Analysts say that too many banks in Africa lack the size and capital needed to develop economies of scale. Central banks could help by raising capital requirements. “In many countries the banking sector is too fragmented and needs some consolidation,” says Mr Nevin. “The quality of banks is often not high enough. They don’t have the resources to invest in technology. A lot are essentially family banks with a few branches. That’s not good enough in the modern world and if countries want to have sophisticated financial systems. The central banks have to be the ones that say why consolidation needs to happen and to determine its direction.”

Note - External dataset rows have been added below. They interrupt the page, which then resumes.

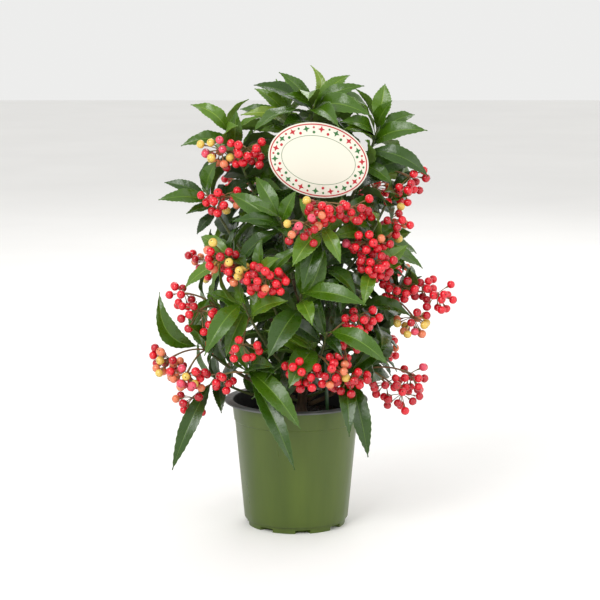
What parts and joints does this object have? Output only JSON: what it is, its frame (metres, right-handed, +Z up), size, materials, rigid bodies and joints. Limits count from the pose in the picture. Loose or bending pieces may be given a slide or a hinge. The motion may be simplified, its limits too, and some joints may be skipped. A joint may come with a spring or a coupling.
{
  "type": "potted coral ardisia",
  "caption": "Bushy evergreen berried shrub in a round tapered nursery pot of peat, with an oval name card on a pick; stands on the pot's flat underside.",
  "frame": {"origin": "centre of the pot's flat underside", "axes": "+Z up along the plant, -Y towards the front that shows the card, +X to the right seen from the front"},
  "size_m": [0.2649, 0.2291, 0.415],
  "materials": {
    "pot_plastic": "satin olive-green moulded polypropylene with a grey rim",
    "peat": "dark crumbly potting peat",
    "bark": "smooth brown-green young bark",
    "foliage": "glossy evergreen leaves with red berries",
    "card": "glossy white printed card",
    "pick": "plain green plastic"
  },
  "bodies": {
    "root": {"pot": "pot_plastic", "soil": "peat", "trunk": "bark", "bough_leader_left": "bark", "bough_left_shoulder": "bark", "bough_right_shoulder": "bark", "bough_left_arm": "bark", "bough_front_left": "bark", "bough_front_high": "bark", "bough_right_high": "bark", "bough_left_mid": "bark", "bough_right_mid": "bark", "bough_far_right": "bark", "bough_far_left": "bark", "bough_far_right_low": "bark", "bough_back_high": "bark", "bough_back_left_high": "bark", "bough_back_right_high": "bark", "bough_back_mid": "bark", "bough_back_left_mid": "bark", "bough_back_right_mid": "bark", "bough_back_low": "bark", "bough_back_left_low": "bark", "bough_back_right_low": "bark", "foliage_leader": "foliage", "foliage_leader_left": "foliage", "foliage_left_shoulder": "foliage", "foliage_right_shoulder": "foliage", "foliage_right_neck": "foliage", "foliage_left_arm": "foliage", "foliage_right_arm": "foliage", "foliage_front_left": "foliage", "foliage_front_high": "foliage", "foliage_right_high": "foliage", "foliage_left_mid": "foliage", "foliage_front_left_mid": "foliage", "foliage_right_mid": "foliage", "foliage_far_right": "foliage", "foliage_front_centre": "foliage", "foliage_front_right_low": "foliage", "foliage_front_low": "foliage", "foliage_front_left_low": "foliage", "foliage_left_low_mid": "foliage", "foliage_far_left": "foliage", "foliage_low_left": "foliage", "foliage_over_rim": "foliage", "foliage_low_right": "foliage", "foliage_far_right_low": "foliage", "foliage_back_high": "foliage", "foliage_back_left_high": "foliage", "foliage_back_right_high": "foliage", "foliage_back_mid": "foliage", "foliage_back_left_mid": "foliage", "foliage_back_right_mid": "foliage", "foliage_back_low": "foliage", "foliage_back_left_low": "foliage", "foliage_back_right_low": "foliage", "card": "card", "card_pick": "pick"}
  },
  "joints": []
}
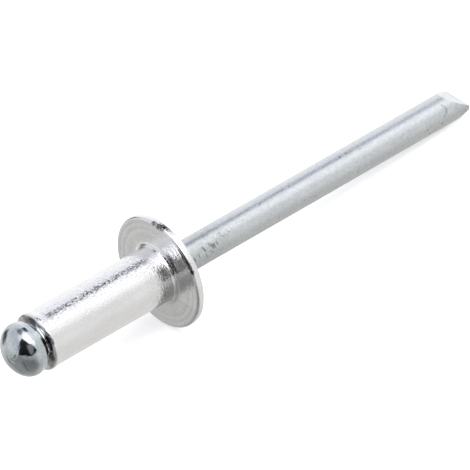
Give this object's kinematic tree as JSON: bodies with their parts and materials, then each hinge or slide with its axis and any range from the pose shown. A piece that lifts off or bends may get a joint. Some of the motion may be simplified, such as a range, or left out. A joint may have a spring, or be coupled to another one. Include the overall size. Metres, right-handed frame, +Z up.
{
  "type": "pop rivet",
  "caption": "Open-end blind rivet: tubular aluminium body with a domed flange on a steel setting mandrel with a round head and chisel tip, lying at rest.",
  "frame": {"origin": "centre of the flange seat, on the rivet's axis", "axes": "+Z up; +X towards the stem tip, whose axis runs 6.58 degrees downhill because the rivet lies on its flange rim and stem; Y along the tip's chisel edge"},
  "size_m": [0.0488, 0.0098, 0.0099],
  "materials": {
    "body_aluminium": "satin",
    "mandrel_zinc_plated_steel": "bright zinc plated"
  },
  "bodies": {
    "root": {"rivet_body": "body_aluminium", "mandrel": "mandrel_zinc_plated_steel"}
  },
  "joints": []
}
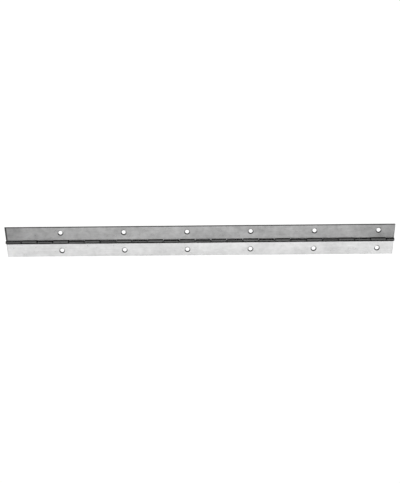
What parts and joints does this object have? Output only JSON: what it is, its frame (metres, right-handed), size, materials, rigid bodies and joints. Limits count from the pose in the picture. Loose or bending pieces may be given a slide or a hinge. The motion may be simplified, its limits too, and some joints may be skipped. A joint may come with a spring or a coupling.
{
  "type": "piano hinge",
  "caption": "Continuous hinge of two narrow sheet-metal leaves with interleaved rolled knuckles on one wire pin, each leaf with a row of countersunk screw holes.",
  "frame": {"origin": "middle of the hinge's length, under the pin's axis, on the plane of the leaves' backs, with the hinge lying flat open", "axes": "+X along the pin, towards the end with the half knuckle; +Y across, towards the edge of the door leaf; +Z away from the backs, the side the knuckles stand out on"},
  "size_m": [0.3112, 0.0254, 0.0026],
  "materials": {
    "leaf_steel": "rolled mill finish, satin",
    "pin_steel": "drawn wire, satin"
  },
  "bodies": {
    "frame": {"frame_leaf": "leaf_steel", "hinge_pin": "pin_steel"},
    "door": {"door_leaf": "leaf_steel"}
  },
  "joints": [
    {"name": "leaf_swing", "type": "hinge", "parent": "frame", "child": "door", "pos_m": [0, 0, 0.0013], "axis": [1, 0, 0], "range_deg": [-75, 180]}
  ]
}
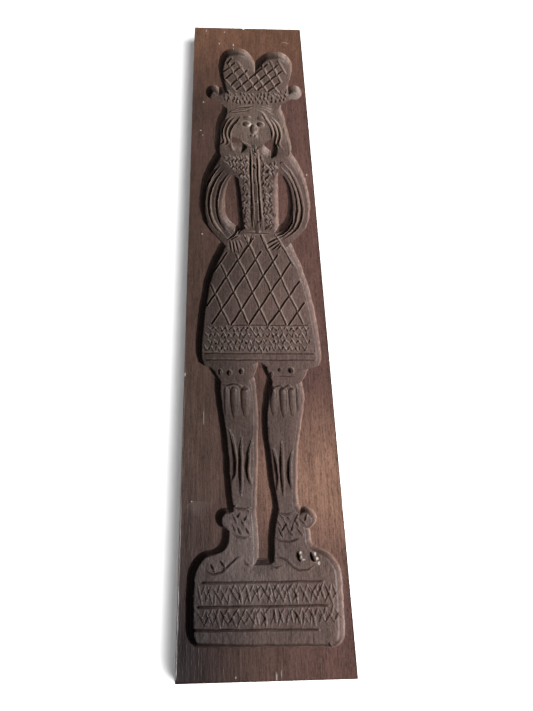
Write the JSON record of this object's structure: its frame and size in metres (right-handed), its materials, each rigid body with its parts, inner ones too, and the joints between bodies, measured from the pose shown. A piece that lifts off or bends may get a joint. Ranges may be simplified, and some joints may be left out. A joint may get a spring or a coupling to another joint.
{
  "type": "wooden speculaas mould",
  "caption": "Long wooden biscuit mould: a flat board with a folk figure in a hat and skirt sunk into its face.",
  "frame": {"origin": "centre of the flat underside", "axes": "+X across the board to the figure's left hand, +Y along the board towards the hat, +Z out of the carved face"},
  "size_m": [0.123, 0.7, 0.022],
  "materials": {
    "stained_wood": "old dark stain, worn to a dull satin"
  },
  "bodies": {
    "root": {"mould_board": "stained_wood"}
  },
  "joints": []
}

Yet few seem willing to do that. The central bank in Ghana, which has 27 commercial lenders, says it has no plans to increase capital requirements for existing banks from the equivalent of $27m (although in August it did raise requirements for new entrants to double that amount). “We are leaving it to the banks themselves to determine whether or not they should merge,” says Millison Narh, first deputy governor of the Bank of Ghana.

Among other priorities, central banks are encouraging greater volumes of electronic transactions, be they over the internet or through mobile phones. Reducing the use of cash would bring more money into the formal financial system and allow them to monitor economic flows more closely, thus aiding their monetary policies.

African central banks have made plenty of progress in the past decade. The autonomy they have gained from governments has enabled them to concentrate more on their core mandates of stabilising inflation and keeping their banking sectors safe.

The next few years will throw up plenty of new challenges, however, as Africa’s banks and economies continue to grow rapidly and become more complex. As such, central banks will have to keep bolstering their prudential regulation and finding ways to make sure their monetary policies are as effective as possible. Should they succeed, they will go a long way towards ensuring there is no repeat of Nigeria’s financial meltdown four years ago.